___ DATA EXCERPT
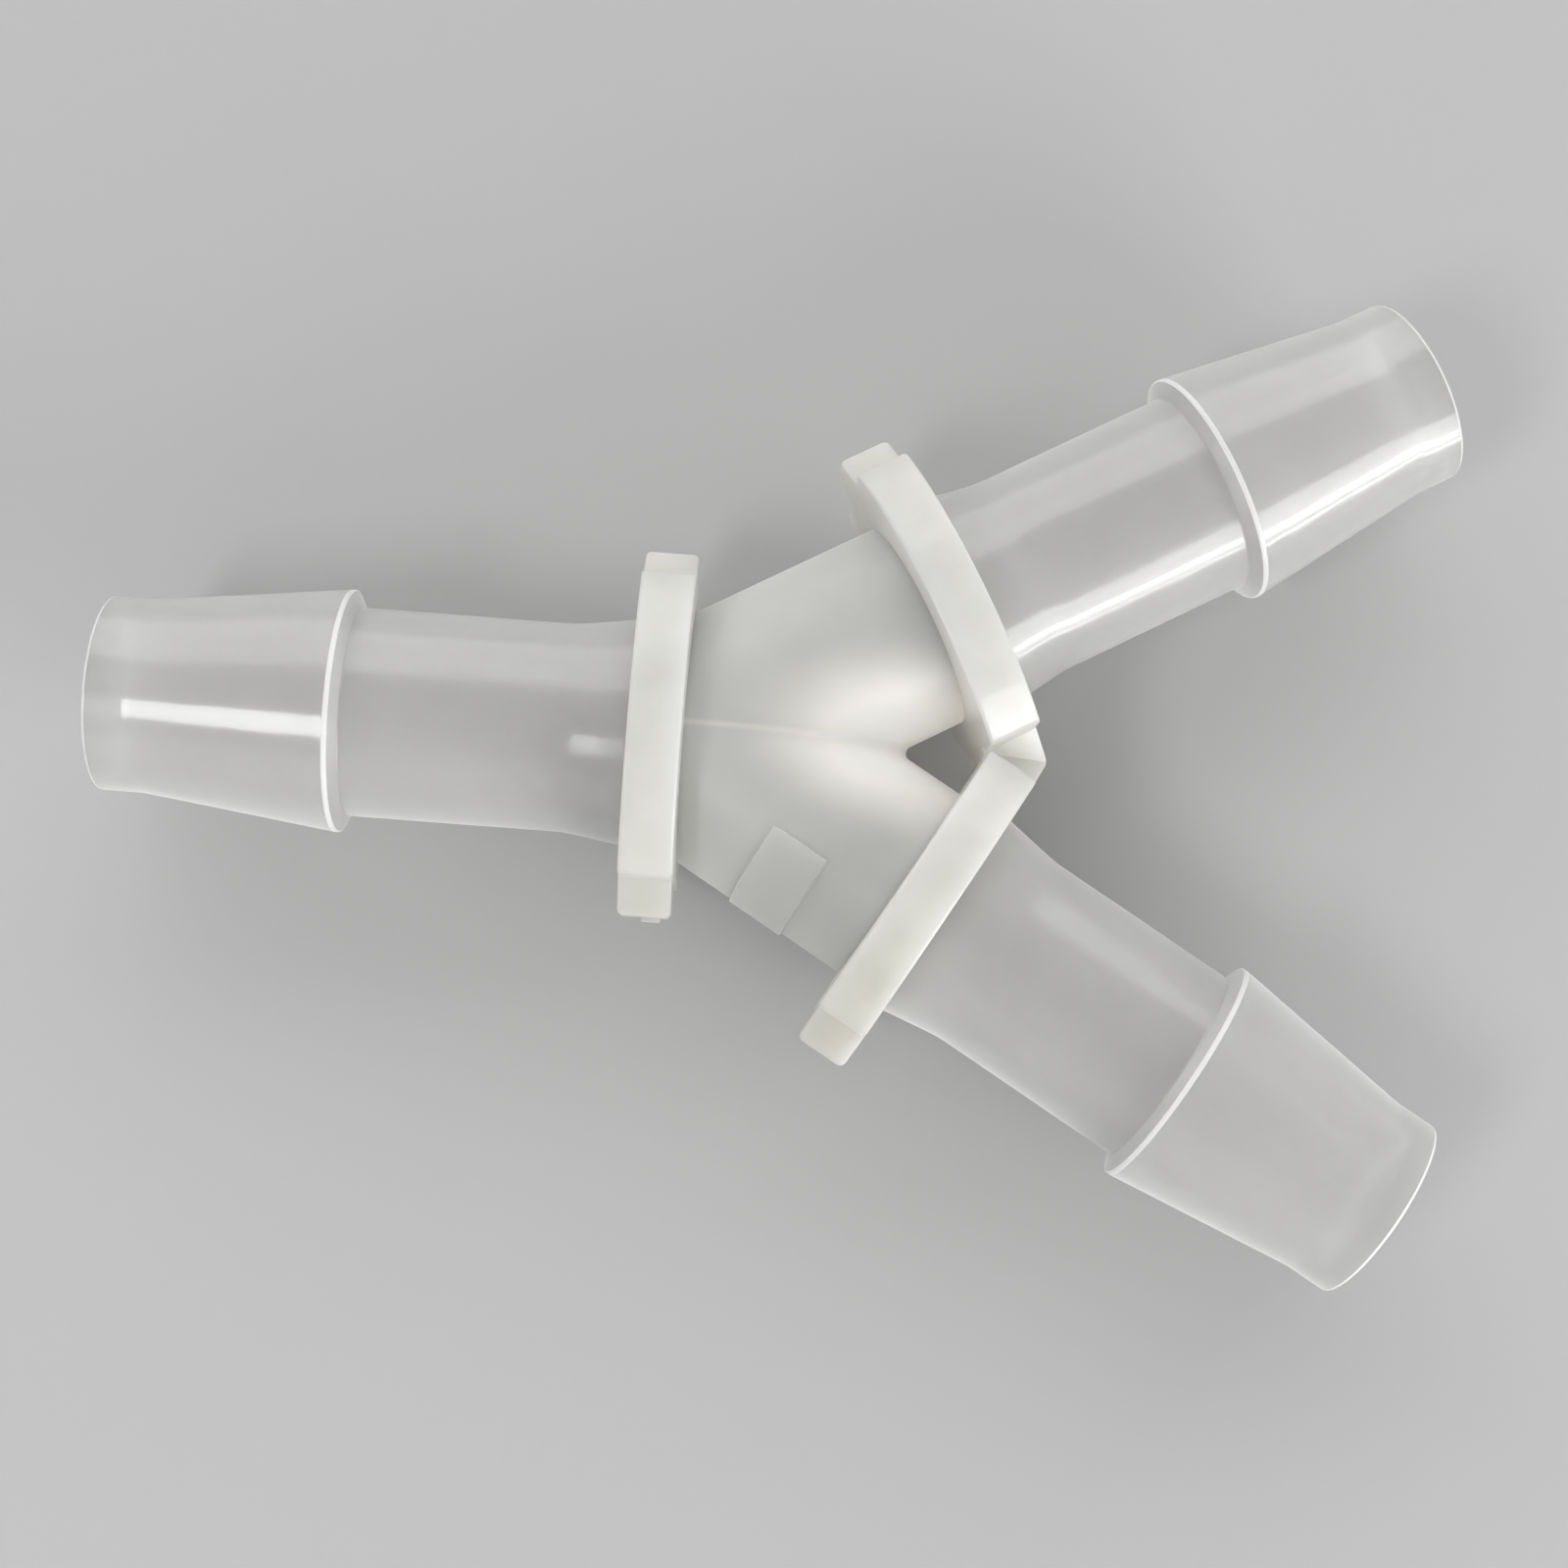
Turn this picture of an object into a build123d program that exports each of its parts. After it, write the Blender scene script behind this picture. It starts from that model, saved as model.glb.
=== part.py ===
"""A one-piece moulded Y connector for flexible tubing.

A trunk and two branches leave a common junction.  Each arm is a collar, a short flare, a thin
neck and one hose barb with a long lead-in cone and a short straight tip.  The mould parts on the
plane of the three arm axes, so the collars are drafted away from that plane.

The model is built round the point where the three axes meet, with the trunk along -X, and is
moved at the end so that it lies on its three collars on z = 0.
"""
from build123d import *
from math import cos, radians, sin, tan
import os

# ---------------------------------------------------------------- driving dimensions, millimetres
branch_angle = 30.0            # of each branch from the line of the trunk

bore_radius = 7.0
body_wall = 2.30               # junction tubes
neck_wall = 2.05               # between the flare and the barb
tip_wall = 1.40                # at the mouth

flare_rise = 0.80              # the flare's foot stands this far outside the neck
flare_length = 5.3
flare_blend = 13.0             # radius where the flare runs into the neck

trunk_neck_length = 23.9       # collar face to barb
branch_neck_length = 22.9
barb_rise = 1.48               # the barb stands this far outside the neck
barb_face_length = 0.70        # the steep face that holds the hose
barb_land_length = 0.30        # the narrow land on top of it
cone_length = 16.8
tip_length = 3.7
mouth_edge_radius = 0.25

collar_thickness = 4.90        # on the parting plane
collar_draft = 1.0             # degrees, on each face
collar_rise = 3.70             # crown of the collar above the junction tubes
collar_crown_radius = 18.0     # its top and bottom are flatter than a full circle
collar_side_rise = 3.60        # flat sides of the collar beyond the junction tubes
collar_corner_radius = 1.20    # between its crown and flat sides
collar_edge_break = 0.20       # chamfer round both faces
collar_gap = 0.10              # from a branch collar's flat side to the mirror plane
trunk_collar_set_back = 0.42   # its inner face lies this far past the meeting point of the axes

ear_thickness = 4.60           # the ears on the parting plane at both ends of each collar
ear_set_back = 0.25            # from the collar's inner face to theirs
ear_reach = 3.0                # beyond the collar's flat side
ear_root_height = 8.0          # where it leaves the collar
ear_end_height = 2.4
ear_corner_radius = 0.50

crotch_radius = 0.80           # between the two branch tubes
web_radius = 1.20              # between the inner faces of the two branch collars
web_height = 6.8
web_root = 1.0                 # it runs this far into the ears behind it
pad_start = 11.3               # label pad on the right-hand branch, along its axis
pad_length = 5.35
pad_height = 0.28
pad_top_angle = 17.0           # degrees from the top of the tube
pad_low_angle = 90.0           # it ends on the parting plane

gate_width = 1.65              # trimmed gate on the trunk collar's right-hand ear
gate_length = 0.40
gate_height = 0.55

# ---------------------------------------------------------------- sizes that follow from them
body_radius = bore_radius + body_wall
neck_radius = bore_radius + neck_wall
tip_radius = bore_radius + tip_wall
barb_radius = neck_radius + barb_rise
collar_half_height = body_radius + collar_rise
collar_half_width = body_radius + collar_side_rise
barb_length = barb_face_length + barb_land_length + cone_length + tip_length
branch_face = (collar_half_width * cos(radians(branch_angle)) + collar_gap) / sin(radians(branch_angle))


def arm_frame(angle):
    """Local frame of an arm: Z along its axis, Y up, X to the left of the direction of travel."""
    direction = Vector(cos(radians(angle)), sin(radians(angle)), 0)
    return Plane(origin=(0, 0, 0), x_dir=direction.cross(Vector(0, 0, -1)), z_dir=direction)


def corner(sketch, along, radius):
    """The vertex of a profile that lies nearest to one point."""
    return sketch.vertices().sort_by_distance((radius, along))[0]


def arm_outside(neck_length):
    """Solid of revolution of one arm from the middle of its collar to the mouth, along Z."""
    foot = collar_thickness
    barb = foot + neck_length
    land = barb + barb_face_length
    cone = land + barb_land_length
    straight = cone + cone_length
    mouth = straight + tip_length
    outline = Polyline(
        (0, foot / 2),
        (neck_radius + flare_rise, foot / 2),
        (neck_radius + flare_rise, foot),
        (neck_radius, foot + flare_length),
        (neck_radius, barb),
        (barb_radius, land),
        (barb_radius, cone),
        (tip_radius, straight),
        (tip_radius, mouth),
        (0, mouth),
        close=True,
    )
    profile = make_face(outline)
    profile = fillet(corner(profile, foot + flare_length, neck_radius), flare_blend)
    profile = fillet(corner(profile, mouth, tip_radius), mouth_edge_radius)
    return revolve(Plane.XZ * profile, Axis.Z)


def collar():
    """One collar along Z from its inner face: crowned, with flat sides and drafted faces."""
    drop = collar_crown_radius - collar_half_height
    lens = Pos(0, -drop) * Circle(collar_crown_radius) & Pos(0, drop) * Circle(collar_crown_radius)
    outline = lens & Rectangle(2 * collar_half_width, 2 * collar_half_height)
    outline = fillet(outline.vertices(), collar_corner_radius)
    blank = extrude(outline, collar_thickness)
    lean = 2 * collar_half_height * tan(radians(collar_draft))
    drafted = make_face(Polyline(
        (0, 0),
        (lean, 2 * collar_half_height),
        (collar_thickness - lean, 2 * collar_half_height),
        (collar_thickness, 0),
        (collar_thickness - lean, -2 * collar_half_height),
        (lean, -2 * collar_half_height),
        close=True,
    ))
    side_view = Plane(origin=(-2 * collar_half_width, 0, 0), x_dir=(0, 0, 1), z_dir=(1, 0, 0))
    blank = blank & extrude(side_view * drafted, 4 * collar_half_width)
    rims = blank.edges().filter_by(lambda e: abs(e.tangent_at(0.5).Z) < 0.5)
    parting = rims.filter_by(Axis.X)
    return chamfer(rims - parting, collar_edge_break)


def ears():
    """The pair of wedge-shaped ears that continue a collar along the parting plane."""
    reach = collar_half_width + ear_reach
    inside = collar_half_width - ear_reach / 3
    wedge = make_face(Polyline(
        (inside, -ear_root_height / 2),
        (collar_half_width, -ear_root_height / 2),
        (reach, -ear_end_height / 2),
        (reach, ear_end_height / 2),
        (collar_half_width, ear_root_height / 2),
        (inside, ear_root_height / 2),
        close=True,
    ))
    ear = Pos(0, 0, ear_set_back) * extrude(wedge, ear_thickness)
    upright = ear.edges().filter_by(Axis.Y).sort_by(Axis.X)[-2:]
    ear = fillet(upright, ear_corner_radius)
    return ear + mirror(ear, Plane.YZ)


def arm(angle, face, neck_length):
    """Collar, ears and hose barb of one arm, with the collar's inner face at the given distance."""
    return arm_frame(angle) * Pos(0, 0, face) * (collar() + ears() + arm_outside(neck_length))


def junction():
    """The two branch tubes back to the trunk collar, with a rounded crotch."""
    length = branch_face + collar_thickness / 2
    tubes = Part()
    for angle in (branch_angle, -branch_angle):
        tube = Pos(0, 0, -body_radius) * extrude(Circle(body_radius), length + body_radius)
        tubes += arm_frame(angle) * tube
    room = 4 * length
    front = Box(room, room, room, align=(Align.MIN, Align.CENTER, Align.CENTER))
    tubes = tubes & (Pos(trunk_collar_set_back - collar_thickness / 2, 0, 0) * front)
    crotch = tubes.edges().filter_by(lambda e: abs((e @ 0.5).Y) < 0.01).sort_by(Axis.X)[-1]
    return fillet(crotch, crotch_radius)


def branches():
    """Both branch arms; each stops at the mirror plane, where the inner ears run together."""
    room = 4 * (branch_face + branch_neck_length + barb_length)
    left_side = Box(room, room, room, align=(Align.CENTER, Align.MIN, Align.CENTER))
    left = arm(branch_angle, branch_face, branch_neck_length) & left_side
    return left + mirror(left, Plane.XZ) + web()


def web():
    """Rounded filling between the inner faces of the two branch collars, lower than their ears."""
    corner_x = branch_face / cos(radians(branch_angle))
    half_opening = radians(90 - branch_angle)
    centre_x = corner_x - web_radius / sin(half_opening)
    touch_x = centre_x + web_radius * cos(radians(branch_angle))
    touch_y = web_radius * sin(radians(branch_angle))
    plan = make_face(Polyline(
        (touch_x, touch_y),
        (touch_x + web_root, touch_y),
        (touch_x + web_root, -touch_y),
        (touch_x, -touch_y),
        close=True,
    ))
    plan = plan - Pos(centre_x, 0) * Circle(web_radius)
    return Pos(0, 0, -web_height / 2) * extrude(plan, web_height)


def label_pad():
    """A bare raised pad on the upper outside of the right-hand branch."""
    ring = Circle(body_radius + pad_height) - Circle(body_radius - body_wall / 2)
    reach = 2 * body_radius
    rays = [(0, 0)]
    for angle in (pad_top_angle, (pad_top_angle + pad_low_angle) / 2, pad_low_angle):
        rays.append((-reach * sin(radians(angle)), reach * cos(radians(angle))))
    sector = ring & make_face(Polyline(*rays, close=True))
    return arm_frame(-branch_angle) * Pos(0, 0, pad_start) * extrude(sector, pad_length)


def gate():
    """The trimmed stub of the moulding gate on the end of the trunk collar's ear."""
    reach = collar_half_width + ear_reach
    stub = Box(2 * gate_length, gate_height, gate_width)
    return arm_frame(180) * Pos(reach, 0, collar_thickness * 0.4 - trunk_collar_set_back) * stub


def bore(angle, length):
    return arm_frame(angle) * extrude(Circle(bore_radius), length)


def y_connector():
    trunk_face = -trunk_collar_set_back
    trunk_length = trunk_face + collar_thickness + trunk_neck_length + barb_length
    branch_length = branch_face + collar_thickness + branch_neck_length + barb_length
    part = junction() + branches()
    part += arm(180, trunk_face, trunk_neck_length)
    part += label_pad()
    part += gate()
    part -= bore(180, trunk_length)
    for angle in (branch_angle, -branch_angle):
        part -= bore(angle, branch_length)
    middle = part.bounding_box().center().X
    return Pos(-middle, 0, collar_half_height) * part


os.makedirs("parts", exist_ok=True)
connector = y_connector()
export_step(connector, "parts/y_connector.step")
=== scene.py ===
# %% [markdown]
# # A moulded tubing Y connector, dressed for its portrait
# The real fitting is one shot of natural polypropylene: three barbed spigots, three
# collars and a hollow junction, with no paint, no seam and no second part.
# The CAD model holds its sizes. This lesson gives it what the CAD lacks: a skin fine
# enough for soft light, a milky plastic that lets light in, and a small studio.

import bmesh
import bpy
import numpy as np
from mathutils import Matrix, Quaternion, Vector


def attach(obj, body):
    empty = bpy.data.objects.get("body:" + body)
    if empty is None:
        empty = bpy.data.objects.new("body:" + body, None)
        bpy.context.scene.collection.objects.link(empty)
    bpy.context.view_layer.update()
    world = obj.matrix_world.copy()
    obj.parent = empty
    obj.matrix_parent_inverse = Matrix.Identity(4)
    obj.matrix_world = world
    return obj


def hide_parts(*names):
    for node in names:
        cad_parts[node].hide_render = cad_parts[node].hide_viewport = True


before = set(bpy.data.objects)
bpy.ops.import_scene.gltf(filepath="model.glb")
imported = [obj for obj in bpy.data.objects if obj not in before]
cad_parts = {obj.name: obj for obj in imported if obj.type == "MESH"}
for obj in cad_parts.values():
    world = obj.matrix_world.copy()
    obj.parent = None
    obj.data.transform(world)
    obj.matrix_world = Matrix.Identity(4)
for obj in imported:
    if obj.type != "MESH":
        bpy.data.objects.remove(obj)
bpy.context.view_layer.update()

# %% [markdown]
# ## The mould drawing
# A moulding is drawn from a handful of lengths: the bore, the walls around it, the
# collars, the barb. They are written here once, in millimetres, and named as a toolmaker
# would name them, so that every later step reads the same numbers.

# %% Tube, flare and barb
branch_angle = np.radians(30.0)
bore_radius = 7.0
body_radius = 9.30
neck_radius = 9.05
barb_radius = 10.53
tip_radius = 8.40
flare_rise = 0.80
flare_length = 5.3
flare_blend = 13.0
neck_length = {"trunk": 23.9, "branch": 22.9}
barb_face = 0.70
barb_land = 0.30
cone_length = 16.8
tip_length = 3.7

# %% Collars, ears and junction
collar_thickness = 4.90
collar_draft = np.radians(1.0)
collar_half_height = 13.0
collar_half_width = 12.9
crown_radius = 18.0
corner_radius = 1.20
edge_radius = 0.25
collar_face = {"trunk": -0.42, "branch": 22.543}
crotch_radius = 0.80
hub = np.array([-8.2234, 0.0, 13.0])


def stations(arm):
    """Distances along an arm, each the last plus one length: foot, barb, land, cone, straight, mouth."""
    lengths = [collar_thickness, neck_length[arm], barb_face, barb_land, cone_length, tip_length]
    return np.cumsum([collar_face[arm]] + lengths)[1:]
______
## [GIVEN EXERCISE]
Within the listing above, give again exactly every line from the line with "part += arm(180, trunk_face, trunk_neck_length)" through the line with "for node in", both included, and no other line.

## [EXPECTED ANSWER]
    part += arm(180, trunk_face, trunk_neck_length)
    part += label_pad()
    part += gate()
    part -= bore(180, trunk_length)
    for angle in (branch_angle, -branch_angle):
        part -= bore(angle, branch_length)
    middle = part.bounding_box().center().X
    return Pos(-middle, 0, collar_half_height) * part


os.makedirs("parts", exist_ok=True)
connector = y_connector()
export_step(connector, "parts/y_connector.step")
=== scene.py ===
# %% [markdown]
# # A moulded tubing Y connector, dressed for its portrait
# The real fitting is one shot of natural polypropylene: three barbed spigots, three
# collars and a hollow junction, with no paint, no seam and no second part.
# The CAD model holds its sizes. This lesson gives it what the CAD lacks: a skin fine
# enough for soft light, a milky plastic that lets light in, and a small studio.

import bmesh
import bpy
import numpy as np
from mathutils import Matrix, Quaternion, Vector


def attach(obj, body):
    empty = bpy.data.objects.get("body:" + body)
    if empty is None:
        empty = bpy.data.objects.new("body:" + body, None)
        bpy.context.scene.collection.objects.link(empty)
    bpy.context.view_layer.update()
    world = obj.matrix_world.copy()
    obj.parent = empty
    obj.matrix_parent_inverse = Matrix.Identity(4)
    obj.matrix_world = world
    return obj


def hide_parts(*names):
    for node in names:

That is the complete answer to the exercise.